After all that, the actual computation is pretty straightforward. No doubt there are more efficient ways to do it using tools like matlab or arbitrary-precision maths libraries like gmp. But for sheer programmer laziness I think you can’t beat this short bash script:

$ for ((X=15393; X>0; X--)); do
>     dc -e "7 o 2 $X ^ p" | tr -cd 0-6 | grep -qv 000 && break
> done; echo $X

Update . A better, but much more complicated, way to choose a stopping point for the search would be to find the point where the probability of finding any more solutions is negligible. This can be done by calculating the probability that there are no more solutions (which I’ll call \(Q_n\)) which is given by the infinite product $$ Q_n = (1 − P_n)(1 − P_{n+1})(1 − P_{n+2})\ldots $$ Since \(P_n\) tends to \(ρ^{n−2}\), this product is $$ Q_n = (1 − ρ^{n−2})(1 − ρ^{n−1})(1 − ρ^n)\ldots $$ which can be rewritten as $$ (1 − ρ^1)(1 − ρ^2)\ldots \over (1 − ρ^1)(1 − ρ^2)\ldots(1 − ρ^{n−3}) $$ where the infinite product on top of the fraction is the Euler function \(φ(ρ)\), which has a nice power series in terms of pentagonal powers.
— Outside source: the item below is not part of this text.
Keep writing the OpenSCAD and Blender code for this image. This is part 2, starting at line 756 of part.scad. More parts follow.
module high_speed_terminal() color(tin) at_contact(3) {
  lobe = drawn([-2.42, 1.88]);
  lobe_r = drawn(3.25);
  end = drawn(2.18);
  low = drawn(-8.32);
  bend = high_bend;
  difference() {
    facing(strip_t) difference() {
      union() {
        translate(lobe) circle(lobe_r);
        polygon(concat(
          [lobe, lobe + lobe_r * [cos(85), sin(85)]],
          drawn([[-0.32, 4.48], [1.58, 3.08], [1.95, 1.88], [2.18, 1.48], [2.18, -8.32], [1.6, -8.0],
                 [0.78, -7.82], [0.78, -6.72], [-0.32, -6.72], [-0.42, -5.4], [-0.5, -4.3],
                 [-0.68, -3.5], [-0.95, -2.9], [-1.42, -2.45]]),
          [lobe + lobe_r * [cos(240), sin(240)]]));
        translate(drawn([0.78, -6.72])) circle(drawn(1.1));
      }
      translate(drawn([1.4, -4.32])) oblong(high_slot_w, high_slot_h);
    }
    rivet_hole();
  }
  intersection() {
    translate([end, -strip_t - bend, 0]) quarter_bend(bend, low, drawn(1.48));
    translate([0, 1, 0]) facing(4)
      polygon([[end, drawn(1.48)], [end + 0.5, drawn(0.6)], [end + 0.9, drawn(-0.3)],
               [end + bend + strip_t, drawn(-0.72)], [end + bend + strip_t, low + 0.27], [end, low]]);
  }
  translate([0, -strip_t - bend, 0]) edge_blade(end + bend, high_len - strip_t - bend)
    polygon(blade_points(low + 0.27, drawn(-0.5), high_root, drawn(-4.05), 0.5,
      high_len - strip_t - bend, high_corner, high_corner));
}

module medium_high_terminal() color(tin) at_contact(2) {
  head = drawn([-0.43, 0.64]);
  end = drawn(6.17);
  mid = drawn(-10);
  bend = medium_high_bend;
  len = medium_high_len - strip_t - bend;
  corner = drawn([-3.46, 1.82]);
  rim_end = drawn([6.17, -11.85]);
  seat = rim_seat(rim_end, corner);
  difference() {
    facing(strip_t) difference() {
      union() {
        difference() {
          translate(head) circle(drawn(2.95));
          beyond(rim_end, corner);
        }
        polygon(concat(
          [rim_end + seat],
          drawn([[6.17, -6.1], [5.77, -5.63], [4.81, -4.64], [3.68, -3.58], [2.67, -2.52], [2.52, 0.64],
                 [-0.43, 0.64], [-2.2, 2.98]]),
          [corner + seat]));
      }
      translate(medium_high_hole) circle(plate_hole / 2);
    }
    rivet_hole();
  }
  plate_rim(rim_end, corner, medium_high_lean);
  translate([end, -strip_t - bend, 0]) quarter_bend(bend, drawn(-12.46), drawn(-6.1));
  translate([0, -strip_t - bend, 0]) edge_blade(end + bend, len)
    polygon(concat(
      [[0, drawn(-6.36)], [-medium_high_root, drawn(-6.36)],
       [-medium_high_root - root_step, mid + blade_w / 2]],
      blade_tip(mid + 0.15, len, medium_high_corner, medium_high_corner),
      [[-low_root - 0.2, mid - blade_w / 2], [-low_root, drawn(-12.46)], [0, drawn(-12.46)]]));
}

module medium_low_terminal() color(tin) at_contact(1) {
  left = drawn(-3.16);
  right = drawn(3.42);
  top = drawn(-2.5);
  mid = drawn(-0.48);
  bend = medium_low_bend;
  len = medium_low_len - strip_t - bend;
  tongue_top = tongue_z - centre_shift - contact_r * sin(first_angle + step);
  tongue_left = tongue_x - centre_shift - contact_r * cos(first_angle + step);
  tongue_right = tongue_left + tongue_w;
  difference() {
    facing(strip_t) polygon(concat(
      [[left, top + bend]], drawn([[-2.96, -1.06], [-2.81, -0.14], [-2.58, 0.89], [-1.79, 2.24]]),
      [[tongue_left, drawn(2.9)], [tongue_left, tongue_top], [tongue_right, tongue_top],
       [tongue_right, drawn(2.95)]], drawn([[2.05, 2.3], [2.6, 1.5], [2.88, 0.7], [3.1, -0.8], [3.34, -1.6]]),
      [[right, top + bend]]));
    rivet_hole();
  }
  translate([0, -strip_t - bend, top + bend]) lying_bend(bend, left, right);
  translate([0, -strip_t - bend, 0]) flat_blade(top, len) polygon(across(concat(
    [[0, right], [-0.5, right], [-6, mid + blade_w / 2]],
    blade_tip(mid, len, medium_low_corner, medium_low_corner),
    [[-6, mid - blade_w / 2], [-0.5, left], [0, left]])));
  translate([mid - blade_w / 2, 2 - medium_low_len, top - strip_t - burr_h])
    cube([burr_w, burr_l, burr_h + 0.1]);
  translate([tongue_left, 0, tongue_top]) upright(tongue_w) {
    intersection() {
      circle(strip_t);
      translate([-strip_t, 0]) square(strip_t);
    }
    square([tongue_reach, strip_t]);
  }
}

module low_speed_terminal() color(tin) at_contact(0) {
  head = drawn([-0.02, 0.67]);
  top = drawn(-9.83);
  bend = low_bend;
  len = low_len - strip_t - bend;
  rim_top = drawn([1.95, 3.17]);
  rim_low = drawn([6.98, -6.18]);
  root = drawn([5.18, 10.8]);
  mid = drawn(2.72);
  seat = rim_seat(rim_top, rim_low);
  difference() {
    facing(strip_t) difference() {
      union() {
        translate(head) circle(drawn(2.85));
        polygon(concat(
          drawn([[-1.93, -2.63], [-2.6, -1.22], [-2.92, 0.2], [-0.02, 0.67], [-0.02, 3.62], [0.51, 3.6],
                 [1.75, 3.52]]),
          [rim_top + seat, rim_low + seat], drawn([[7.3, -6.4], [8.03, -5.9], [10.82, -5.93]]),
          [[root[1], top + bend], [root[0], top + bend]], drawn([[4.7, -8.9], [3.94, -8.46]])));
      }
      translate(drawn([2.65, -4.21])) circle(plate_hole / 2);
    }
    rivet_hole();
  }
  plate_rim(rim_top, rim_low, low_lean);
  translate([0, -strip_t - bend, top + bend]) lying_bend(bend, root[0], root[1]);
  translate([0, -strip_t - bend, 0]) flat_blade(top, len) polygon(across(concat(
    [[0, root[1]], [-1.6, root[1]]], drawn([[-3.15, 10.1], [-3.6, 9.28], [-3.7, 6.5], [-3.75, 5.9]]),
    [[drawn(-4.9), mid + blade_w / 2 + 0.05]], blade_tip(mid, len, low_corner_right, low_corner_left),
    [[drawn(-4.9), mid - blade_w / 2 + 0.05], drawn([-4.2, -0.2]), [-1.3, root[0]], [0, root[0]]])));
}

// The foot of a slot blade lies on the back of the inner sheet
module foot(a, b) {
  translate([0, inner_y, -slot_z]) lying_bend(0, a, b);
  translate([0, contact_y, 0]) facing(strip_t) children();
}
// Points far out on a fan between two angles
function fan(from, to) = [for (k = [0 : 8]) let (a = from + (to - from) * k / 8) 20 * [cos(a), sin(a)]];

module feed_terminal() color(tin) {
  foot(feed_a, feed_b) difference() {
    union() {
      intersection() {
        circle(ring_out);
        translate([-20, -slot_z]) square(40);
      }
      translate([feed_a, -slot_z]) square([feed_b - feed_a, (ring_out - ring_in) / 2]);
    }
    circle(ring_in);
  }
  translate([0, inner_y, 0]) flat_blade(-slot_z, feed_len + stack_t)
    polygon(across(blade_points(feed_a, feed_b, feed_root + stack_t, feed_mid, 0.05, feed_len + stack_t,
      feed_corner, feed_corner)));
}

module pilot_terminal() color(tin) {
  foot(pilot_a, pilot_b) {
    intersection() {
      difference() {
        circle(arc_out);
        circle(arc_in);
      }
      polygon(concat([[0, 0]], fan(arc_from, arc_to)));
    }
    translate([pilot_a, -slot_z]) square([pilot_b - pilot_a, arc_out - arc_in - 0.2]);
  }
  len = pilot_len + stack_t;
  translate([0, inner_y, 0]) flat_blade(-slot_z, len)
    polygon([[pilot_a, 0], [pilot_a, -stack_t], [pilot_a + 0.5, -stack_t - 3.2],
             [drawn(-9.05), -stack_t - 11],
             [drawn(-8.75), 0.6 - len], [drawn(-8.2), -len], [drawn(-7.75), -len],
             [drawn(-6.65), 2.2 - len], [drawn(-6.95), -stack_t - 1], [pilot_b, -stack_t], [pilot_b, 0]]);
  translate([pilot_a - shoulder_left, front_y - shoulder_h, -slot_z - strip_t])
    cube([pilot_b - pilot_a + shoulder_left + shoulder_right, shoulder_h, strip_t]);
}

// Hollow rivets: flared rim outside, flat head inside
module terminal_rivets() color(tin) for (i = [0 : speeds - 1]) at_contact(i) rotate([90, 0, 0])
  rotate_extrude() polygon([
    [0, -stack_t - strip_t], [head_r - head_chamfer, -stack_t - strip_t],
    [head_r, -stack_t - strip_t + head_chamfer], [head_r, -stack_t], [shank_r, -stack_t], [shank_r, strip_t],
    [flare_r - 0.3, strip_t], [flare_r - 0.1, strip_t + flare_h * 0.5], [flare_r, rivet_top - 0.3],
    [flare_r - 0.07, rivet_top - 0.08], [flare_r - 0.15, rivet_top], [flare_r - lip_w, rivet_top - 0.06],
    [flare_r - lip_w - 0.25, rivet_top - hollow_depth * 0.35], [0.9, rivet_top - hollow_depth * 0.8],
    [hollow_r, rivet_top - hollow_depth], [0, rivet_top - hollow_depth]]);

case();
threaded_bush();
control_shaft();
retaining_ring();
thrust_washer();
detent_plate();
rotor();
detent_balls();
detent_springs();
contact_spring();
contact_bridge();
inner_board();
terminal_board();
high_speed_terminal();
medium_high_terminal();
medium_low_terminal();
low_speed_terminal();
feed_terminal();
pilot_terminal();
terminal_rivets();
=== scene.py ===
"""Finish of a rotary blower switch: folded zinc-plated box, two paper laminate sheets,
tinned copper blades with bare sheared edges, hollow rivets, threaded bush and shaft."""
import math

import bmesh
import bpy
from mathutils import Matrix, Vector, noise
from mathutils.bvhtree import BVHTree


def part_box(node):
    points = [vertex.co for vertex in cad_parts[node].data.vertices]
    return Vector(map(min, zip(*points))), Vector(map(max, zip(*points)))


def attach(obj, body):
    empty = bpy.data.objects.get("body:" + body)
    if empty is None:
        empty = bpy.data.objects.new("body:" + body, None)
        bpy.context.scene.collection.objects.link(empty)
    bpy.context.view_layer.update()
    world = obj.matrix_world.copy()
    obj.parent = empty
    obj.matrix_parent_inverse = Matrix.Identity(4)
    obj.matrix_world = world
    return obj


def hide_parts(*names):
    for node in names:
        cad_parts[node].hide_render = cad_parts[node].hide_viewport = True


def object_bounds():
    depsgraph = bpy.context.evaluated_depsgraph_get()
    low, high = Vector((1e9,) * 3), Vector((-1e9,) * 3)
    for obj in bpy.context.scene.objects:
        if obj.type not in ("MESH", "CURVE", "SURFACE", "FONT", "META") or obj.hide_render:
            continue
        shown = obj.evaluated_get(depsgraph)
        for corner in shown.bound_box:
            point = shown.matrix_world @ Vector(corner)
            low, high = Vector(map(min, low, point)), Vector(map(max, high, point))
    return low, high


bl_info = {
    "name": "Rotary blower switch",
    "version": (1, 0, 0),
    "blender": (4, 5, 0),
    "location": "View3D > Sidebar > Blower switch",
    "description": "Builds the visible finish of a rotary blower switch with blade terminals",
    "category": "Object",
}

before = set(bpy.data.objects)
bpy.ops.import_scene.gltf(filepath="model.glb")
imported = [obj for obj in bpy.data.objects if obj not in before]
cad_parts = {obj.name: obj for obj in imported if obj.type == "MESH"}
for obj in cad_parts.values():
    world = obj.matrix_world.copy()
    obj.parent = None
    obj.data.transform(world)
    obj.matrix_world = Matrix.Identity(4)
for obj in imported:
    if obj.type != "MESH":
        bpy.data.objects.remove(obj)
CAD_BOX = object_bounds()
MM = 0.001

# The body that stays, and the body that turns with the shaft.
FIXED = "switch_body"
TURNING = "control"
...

Update . There’s a recent job posting with this question on the Python Job Board which asks applicants to “Use python to solve the problem.” This is not going to be a one-liner because Python doesn’t have built-in radix conversion. Which would make it tempting to do various optimizations, e.g. doing the arithmetic directly in base 7, or stopping the radix conversion immediately the pattern 000 is found in the base-7 expansion, or skipping the next power of two if 000abc… is found with abc… ≤ 333333…, skipping the next two powers of two if 000abc… is found with abc… ≤ 151515…, and so on.

P.S. If you’re using this journal entry to help with your job application, you should mention that you did so. It’s almost always a good idea to search the literature (or the web) to find a solution to a problem and I reckon that Bram Cohen, being a practical sort of person, would approve.